E’ chiaro che se Mario si sveglia e si dice Maria è falso, ma gli si dà copertura giuridica. Copertura giuridica rispetto ad una cosa falsa, perché Mario rimane Mario. Quando si costruisce una norma che dà copertura giuridica a ciò che è falso, si sta facendo una norma clamorosamente sbagliata.
C’è poi la questione cruciale della libertà di opinione, il cosiddetto art. 4. Come si può pretendere che le opinioni siano libere con il ma?!
Il ma non esiste sulle opinioni. Le opinioni sono libere, lo dice la Carta costituzionale. Scrivere in un articolo di legge che sono libere fintanto che non producano effetti che istigano all’odio omotransfobico, vuol dire che l’opinione non è più libera. Se io dicessi che per me è un abominio criminale quella coppia gay che fa riferimento all’omogenitorialità e aiuta la pratica dell’utero in affitto, con la legge Zan mi potrei ritrovare accusato di aver istigato all’odio transfobico. Non sarei, dunque, libero di poterlo dire. Essendo io Presidente del popolo della famiglia e avendo scritto nel simbolo ‘No gender nelle scuole’ (noi siamo contrari al gender nelle scuole previsto dalla legge Zan con l’istituzione della festa del 17 Maggio), la mia formazione politica potrebbe essere sciolta perché equiparata a formazioni neonaziste o razziste, secondo l’equiparazione alla legge Mancino e il proponente dell’associazione, che ripeto sarei
io, pagherebbe con sei anni di reclusione. Questo non è un confronto democratico tra idee diverse, ma una sua falsificazione. Tu non puoi costruire le condizioni per cui la mia opposizione alla tua idea diventa foriera di una carcerazione possibile e dello scioglimento della mia organizzazione politica”.

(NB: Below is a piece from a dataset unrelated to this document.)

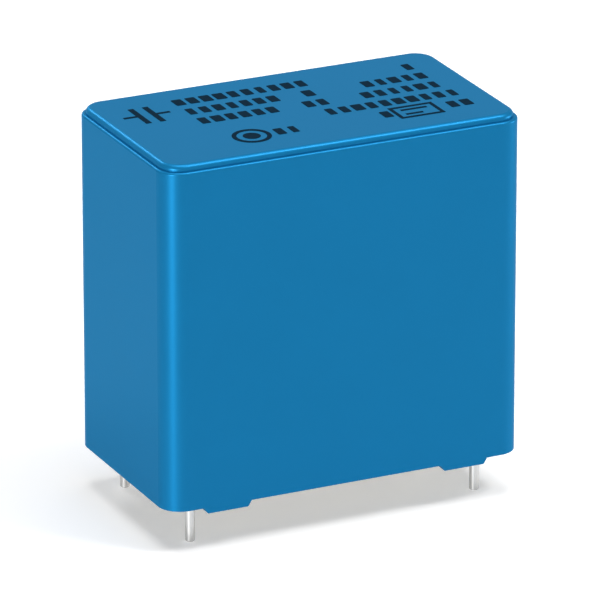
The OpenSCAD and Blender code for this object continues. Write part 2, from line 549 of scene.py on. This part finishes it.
def plainMarks(shape):
    # a ring round a dot, and a frame round two bars that start at one edge
    x, y = markSizes["ringMiddle"]
    prism(shape, roundLoop(x, y, markSizes["outer"]), roundLoop(x, y, markSizes["inner"]))
    prism(shape, roundLoop(x, y, markSizes["dot"]))
    x, y = markSizes["frameMiddle"]
    width, height = markSizes["frameSize"]
    line = markSizes["frameLine"]
    for side in (-1, 1):
        slab(shape, x, y + side * (height - line) / 2, width, line)
        slab(shape, x + side * (width - line) / 2, y, line, height - 2 * line)
    longest = markSizes["barLengths"][0]
    for k, length in enumerate(markSizes["barLengths"]):
        slab(shape, x - (longest - length) / 2, y + (0.5 - k) * markSizes["barStep"], length, line)


def panelPrint():
    # rows of plain blocks and the plain marks, as one thin piece on the raised panel
    ink = printInk()
    tree, keys = blockRowTree()
    shape = bmesh.new()
    halfBlock = (rowSizes["Pitch"] - rowSizes["Gap"]) / 2
    for seed, (row, start, count) in enumerate(blockGroups):
        first = (start * mm + halfBlock, printSizes["firstRow"] - row * printSizes["rowStep"], panelTop)
        mesh = blockRow(tree, keys, rowSizes | {
            "Start": first, "Blocks": count, "Seed": seed, "Ink": ink,
        })
        shape.from_mesh(mesh)
        bpy.data.meshes.remove(mesh)
    capacitorSymbol(shape)
    plainMarks(shape)
    bmesh.ops.remove_doubles(shape, verts=shape.verts, dist=printSizes["weldDistance"])
    bmesh.ops.recalc_face_normals(shape, faces=shape.faces)
    mesh = bpy.data.meshes.new("panel_print")
    shape.to_mesh(mesh)
    shape.free()
    mesh.materials.clear()
    mesh.materials.append(ink)
    piece = bpy.data.objects.new("panel_print", mesh)
    bpy.context.scene.collection.objects.link(piece)
    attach(piece, "root")
    print("print on the panel:", len(mesh.polygons), "faces")


stageSizes = {
    "floorSize": 3.0,
    "floorColour": (0.86, 0.86, 0.86),
    "floorShade": 0.99,         # faint mottle, and its size
    "floorMottle": 3 * mm,
    "floorLift": 0.42,          # what the camera sees on top of the lit floor, for a white ground
    "nearGround": 0.12,         # from here outwards the ground fades to the background's white
    "farGround": 0.35,
    "fillLevel": 0.12,          # light from all round
    "background": 1.0,
}


def paleFloor():
    # at the tips of the leads; it takes the object's shadow, and is clear when seen from below
    half = stageSizes["floorSize"] / 2
    mesh = bpy.data.meshes.new("floor")
    corners = [(-half, -half), (half, -half), (half, half), (-half, half)]
    mesh.from_pydata([(x, y, leadTip) for x, y in corners], [], [(0, 1, 2, 3)])
    floor = bpy.data.objects.new("floor", mesh)
    bpy.context.scene.collection.objects.link(floor)
    finish = Finish("pale floor")
    colour = stageSizes["floorColour"]
    mottle = finish.noise(stageSizes["floorMottle"], 3)
    lit = finish.node("ShaderNodeBsdfDiffuse", sockets={
        "Color": finish.between(mottle, shade(colour, stageSizes["floorShade"]), colour),
    })
    lift, white = (
        finish.node("ShaderNodeEmission", sockets={"Color": (1, 1, 1, 1), "Strength": stageSizes[level]})
        for level in ("floorLift", "background")
    )
    lifted = finish.node("ShaderNodeAddShader", sockets={0: lit, 1: lift})
    reach = finish.node("ShaderNodeVectorMath", {"operation": "LENGTH"}, {0: finish.place}, out="Value")
    far = finish.node("ShaderNodeMapRange", {"interpolation_type": "SMOOTHSTEP"}, {
        "Value": reach, "From Min": stageSizes["nearGround"], "From Max": stageSizes["farGround"],
    })
    above = finish.mixed(finish.shown(), lit, finish.mixed(far, lifted, white))
    below = finish.node("ShaderNodeNewGeometry", out="Backfacing")
    ground = finish.mixed(below, above, finish.node("ShaderNodeBsdfTransparent"))
    finish.node("ShaderNodeOutputMaterial", sockets={"Surface": ground})
    mesh.materials.append(finish.material)


def direction(azimuth, elevation):
    # degrees from the front, growing to the right, and degrees up
    turn, lift = math.radians(azimuth), math.radians(elevation)
    return Vector((math.sin(turn) * math.cos(lift), -math.cos(turn) * math.cos(lift), math.sin(lift)))


def aimed(obj, place, aim):
    # a lamp or a camera at its place, facing the aim
    turned = (place - aim).to_track_quat("Z", "Y").to_matrix().to_4x4()
    obj.matrix_world = Matrix.Translation(place) @ turned
    bpy.context.scene.collection.objects.link(obj)


# azimuth and elevation in degrees, distance and sides in metres, and power
lamps = {
    "cornerStrip": dict(azimuth=-54, elevation=-1, distance=0.6, sides=(0.07, 0.012), power=2.3),
    "farStrip": dict(azimuth=72, elevation=-1, distance=0.6, sides=(0.07, 0.012), power=1.0),
    "highRight": dict(azimuth=49, elevation=58, distance=0.8, sides=(0.2, 0.2), power=2.7),
    "backLeft": dict(azimuth=-173, elevation=32, distance=0.8, sides=(0.2, 0.15), power=1.4),
    "overhead": dict(azimuth=0, elevation=88, distance=0.9, sides=(0.5, 0.5), power=4.2),
}


def lightStage():
    middle = (caseLow + caseHigh) / 2
    for name, lamp in lamps.items():
        light = bpy.data.lights.new(name, "AREA")
        light.shape = "RECTANGLE"
        light.size, light.size_y = lamp["sides"]
        light.energy = lamp["power"]
        holder = bpy.data.objects.new(name, light)
        holder.visible_camera = False
        aimed(holder, middle + lamp["distance"] * direction(lamp["azimuth"], lamp["elevation"]), middle)
    world = bpy.data.worlds.new("studio")
    bpy.context.scene.world = world
    world.use_nodes = True
    sky = Nodes(world.node_tree)
    fill, white = (
        sky.node("ShaderNodeBackground", sockets={"Color": (1, 1, 1, 1), "Strength": stageSizes[level]})
        for level in ("fillLevel", "background")
    )
    sky.node("ShaderNodeOutputWorld", sockets={"Surface": sky.mixed(sky.shown(), fill, white)})
    print("lamps:", ", ".join(lamps))


cameraSetup = {
    "azimuth": -25.456,
    "elevation": 20.553,
    "distance": 0.58912,
    "aimHeight": 15.1 * mm,
    "lens": 439.06,
    "sensorWidth": 36,
    "shift": (0.0011, -0.0381),
    "clip": (0.01, 20),
}


def placeCamera():
    view = bpy.data.cameras.new("view")
    view.lens = cameraSetup["lens"]
    view.sensor_width = cameraSetup["sensorWidth"]
    view.shift_x, view.shift_y = cameraSetup["shift"]
    view.clip_start, view.clip_end = cameraSetup["clip"]
    aim = Vector((0, 0, cameraSetup["aimHeight"]))
    camera = bpy.data.objects.new("view", view)
    toCamera = direction(cameraSetup["azimuth"], cameraSetup["elevation"])
    aimed(camera, aim + cameraSetup["distance"] * toCamera, aim)
    bpy.context.scene.camera = camera


placeCamera()
dressNodes()
panelPrint()
paleFloor()
lightStage()
bpy.context.scene.view_settings.view_transform = "Standard"
bpy.context.view_layer.update()
print("stage and camera set")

D. La legge Zan priva di qualsiasi libertà. Se io etero dovessi chiamare idiota o stronzo un omosessuale, rischierei di essere incarcerata perché c’è un aggravante?
R. “C’è il paradosso che l’ingiuria è stata depenalizzata, per cui lo puoi chiamare stronzo ma se lo chiami stronzo frocio di merda, per stronzo non finisci in carcere per frocio di merda sei passibile di reato o di istigazione all’odio e discriminazione. Insomma, rischieresti il carcere con il paradosso dell’aver fatto la gerarchia delle parolacce e degli insulti”.
Non ho voluto parlare del ddl Zan per obbedire alla logica sterile delle celebrazioni. Ho voluto piuttosto fare il punto in un cammino democratico e liberale, dove non si ammette il dover accettare una legge che parla di libertà ma che poi ne pone le condizioni.
Ringrazio Mario Adinolfi per il prezioso contributo e par la piacevole conversazione.